I) But you can't so confidently predict which structural analogs will block, versus which will magnify, effects of the biologically normal chemical. Replacing nitrogen atoms with sulfur, or replacing methyl groups with bromines, may produce inhibition of effects or strengthening, or no effects. You can't reliably predict which chemical analogs will have which effects. Researchers just randomly try out which synthetic analogs have what effects, by trial and error. Little or no invention is involved.
II) What kinds of discoveries should be patentable? What activities need to be incentivized?
III) In bird embryos, the hind limb begins with a single long bone (equivalent to the femur), followed by two parallel long bones (which then fuse side-to-side, to form the "tibiotarsus"), followed by three parallel long bones (which also fuse side-to-side, forming a bone named the "tarsometatarsus").
Why do these lateral fusions occur? Why don't birds simply form three long bones, end to end; that is what the end up with. Is anything gained by the fusions, or by starting with two parallel long bones, and then three parallel long bones? Also, why fuse? Why not use degeneration to get rid of one of the two, and two of the three? And why have scientists ceased even to wonder about this and other phenomena that would not have been predicted from any causal mechanism?
IV) Several researchers invented explanations based on causal mechanisms "not being able to help it", so to speak. For example, two collaborations between mathematicians and biologists guessed that more elliptical cross-sections somehow caused more parallel condensations. A prediction was that flattening the whole limb bud should have resulted in 4 or more parallel long cartilages. Another prediction was that molding hind limb buds so that their cross sections were circles, would have resulted in one row of single long bones. But no such predictions were confirmed.
Please discuss your ideas about inherent limitations on what shapes can be produced.
And whether we can learn how mechanisms work by observing what they can't seem to accomplish.
The Wikipedia articles about the tibiotarsus and tarso-metatarsus say convergent evolution occurred, but don't say why more offspring will survive as a result of forming more leg bones than needed, and then fusing them side to side.
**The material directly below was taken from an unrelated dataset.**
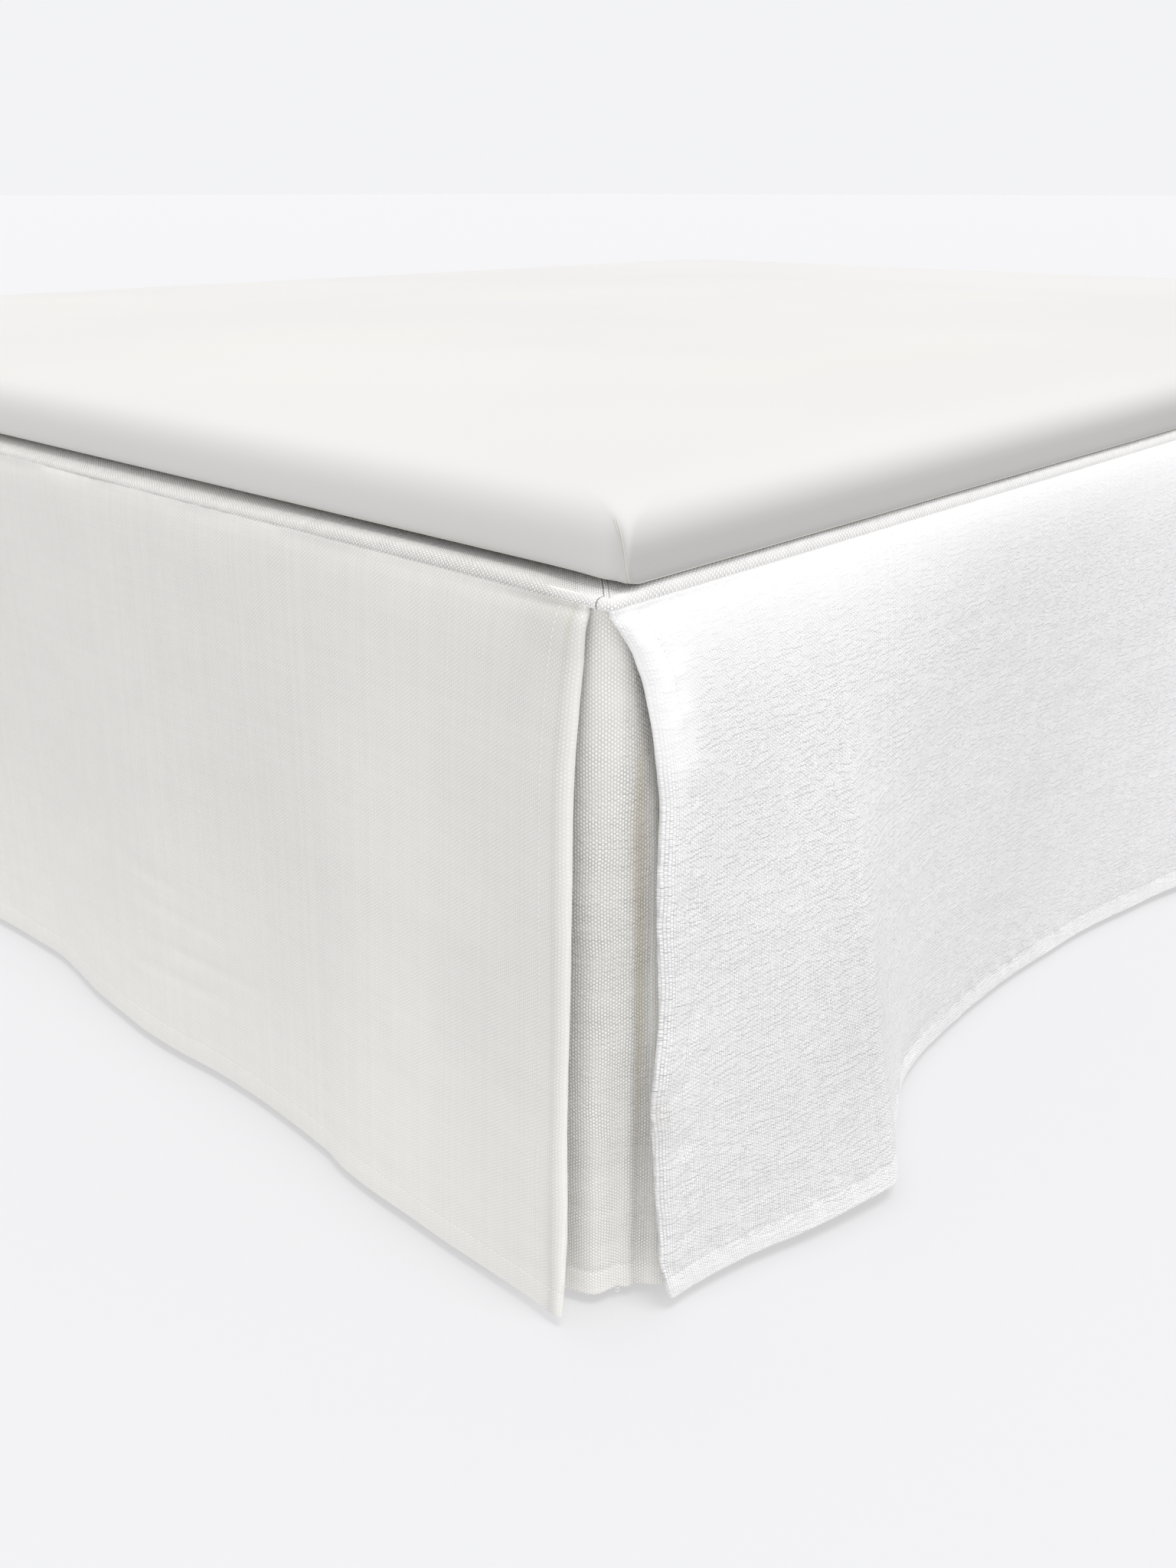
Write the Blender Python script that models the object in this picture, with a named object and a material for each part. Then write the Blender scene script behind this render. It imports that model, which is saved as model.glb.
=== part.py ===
"""A tailored bed skirt with split foot corners, on the plain bed that holds it.

The deck is a platform sheet that lies between the base and the mattress. Three drop
panels hang from its rolled edge: one across the foot and one along each side. Behind
each split foot corner hangs an insert, so the split never shows the bed.

Metres, +Z up, the floor at z = 0. The bed's long axis is Y and the foot end faces -Y.
The origin is on the floor, under the middle of all that is built: the foot drop stands
off the bed and the head end has none, so the bed itself lies a little towards the head.
"""

import math
from collections import namedtuple

import bmesh
import bpy

# Driving sizes, in metres
BED_WIDTH = 1.600
BED_LENGTH = 2.000
HEADWARD_SHIFT = 0.020       # the bed's middle, towards the head from the origin
EDGE_HEIGHT = 0.458          # top of the deck, where the drop is measured from
DROP = 0.450                 # deck's edge to hem, along the cloth
CLOTH = 0.002                # thickness of every sheet
TOUCH_GAP = 0.0003           # left between two pieces that meet

# Deck: its edge rolls over and ends in the seam that carries the panels
SEAM_DEPTH = 0.007
DECK_ROLL_RADIUS = 0.005
DECK_CORNER_RADIUS = 0.005

# Bed base, set in so that the cloth hangs clear of it
BASE_SET_IN = 0.010
BASE_BOTTOM = 0.200
BASE_CORNER_RADIUS = 0.020
BASE_EDGE_RADIUS = 0.008
LEG_SIZE = 0.060
LEG_TAPER = 0.75             # foot of a leg, as a share of its top
LEG_SET_IN = 0.100           # from the deck's edge lines to a corner leg's middle

# Mattress: thin, upright at the side and round above, a little short of the foot edge
MATTRESS_HEIGHT = 0.047
MATTRESS_CORNER_RADIUS = 0.012
MATTRESS_LOW_RADIUS = 0.008
MATTRESS_TOP_RADIUS = 0.022
MATTRESS_FOOT_SET_IN = 0.0115
MATTRESS_SIDE_OVERHANG = 0.0015

# Panels and inserts
FOOT_PANEL_START = 0.012     # along the edge, from the corner to the first stitch
SIDE_PANEL_START = 0.001
INSERT_REACH = 0.130         # how far an insert runs behind each panel
INSERT_SET_IN = 0.0052       # its top, inside the edge line
INSERT_SEAM_RADIUS = 0.008   # its turn round the corner, at the seam
INSERT_HEM_RADIUS = 0.110    # and at the hem, where it nearly cuts the corner off
INSERT_FLARE = 0.0225        # its hem, outside the edge line
INSERT_DROP = 0.446
FREE_EDGE_REACH = 0.100      # how far into a panel its free edge's form carries
FREE_EDGE_POWER = 0.45       # below 1: a free edge springs out just under the seam
COLUMN_SPACING = 0.024
INSERT_COLUMN_SPACING = 0.009
PANEL_ROWS = 8
ROW_CROWDING = 1.6           # above 1: rows crowd towards the seam
SEAM_HOLD = 0.010            # share of a drop that its seam holds upright
HEM_STEP = 0.001             # step in which a hem's cloth is measured out

SHARP_ANGLE = 35.0           # degrees; edges sharper than this aren't shaded smooth

# How far the hem stands off the edge line, along that line from the foot corner
Fold = namedtuple("Fold", "along out")

FOOT_FOLDS = (
    Fold(0.013, 0.0290), Fold(0.050, 0.0306), Fold(0.119, 0.0328), Fold(0.190, 0.0336),
    Fold(0.220, 0.0325), Fold(0.252, 0.0272), Fold(0.330, 0.0251), Fold(0.400, 0.0294),
    Fold(0.470, 0.0360), Fold(0.560, 0.0330), Fold(0.660, 0.0225), Fold(0.780, 0.0300),
    Fold(0.890, 0.0400), Fold(0.990, 0.0290), Fold(1.100, 0.0210), Fold(1.240, 0.0300),
    Fold(1.350, 0.0380), Fold(1.450, 0.0330), Fold(1.560, 0.0290), Fold(1.620, 0.0290),
)
RIGHT_SIDE_FOLDS = (
    Fold(0.033, 0.0284), Fold(0.052, 0.0306), Fold(0.096, 0.0408), Fold(0.139, 0.0559),
    Fold(0.190, 0.0701), Fold(0.212, 0.0742), Fold(0.229, 0.0660), Fold(0.253, 0.0481),
    Fold(0.288, 0.0304), Fold(0.337, 0.0080), Fold(0.392, -0.0013), Fold(0.490, -0.0053),
    Fold(0.620, 0.0020), Fold(0.750, 0.0240), Fold(0.860, 0.0460), Fold(0.930, 0.0320),
    Fold(1.040, 0.0060), Fold(1.180, -0.0040), Fold(1.340, 0.0060), Fold(1.490, 0.0320),
    Fold(1.590, 0.0420), Fold(1.680, 0.0230), Fold(1.800, 0.0030), Fold(1.920, 0.0080),
    Fold(2.040, 0.0160),
)
LEFT_SIDE_FOLDS = (
    Fold(0.024, 0.0270), Fold(0.080, 0.0340), Fold(0.150, 0.0520), Fold(0.195, 0.0570),
    Fold(0.240, 0.0420), Fold(0.310, 0.0160), Fold(0.410, 0.0000), Fold(0.540, 0.0020),
    Fold(0.680, 0.0200), Fold(0.820, 0.0500), Fold(0.890, 0.0380), Fold(1.000, 0.0080),
    Fold(1.130, -0.0040), Fold(1.290, 0.0060), Fold(1.430, 0.0260), Fold(1.540, 0.0400),
    Fold(1.640, 0.0220), Fold(1.770, 0.0040), Fold(1.900, 0.0100), Fold(2.040, 0.0200),
)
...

V) Please suggest as many as possible alternative mechanisms for causing embryonic cartilages to develop in particular locations, and then to elongate, or remain rounded.
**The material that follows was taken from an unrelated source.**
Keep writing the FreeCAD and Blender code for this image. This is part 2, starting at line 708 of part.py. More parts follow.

By what experiments or other observations could you test which actual mechanisms embryos actually use?
Why do you suppose that somites form sequentially, one pair at a time, first in the neck, and then progressively rearward to the tip of the tail? Imagine that a researcher discovered some treatment that caused all the somites of an animal to form simultaneously: Would that observation disprove any category of mechanisms of somite formation? (Like, for example, the theory now most accepted!)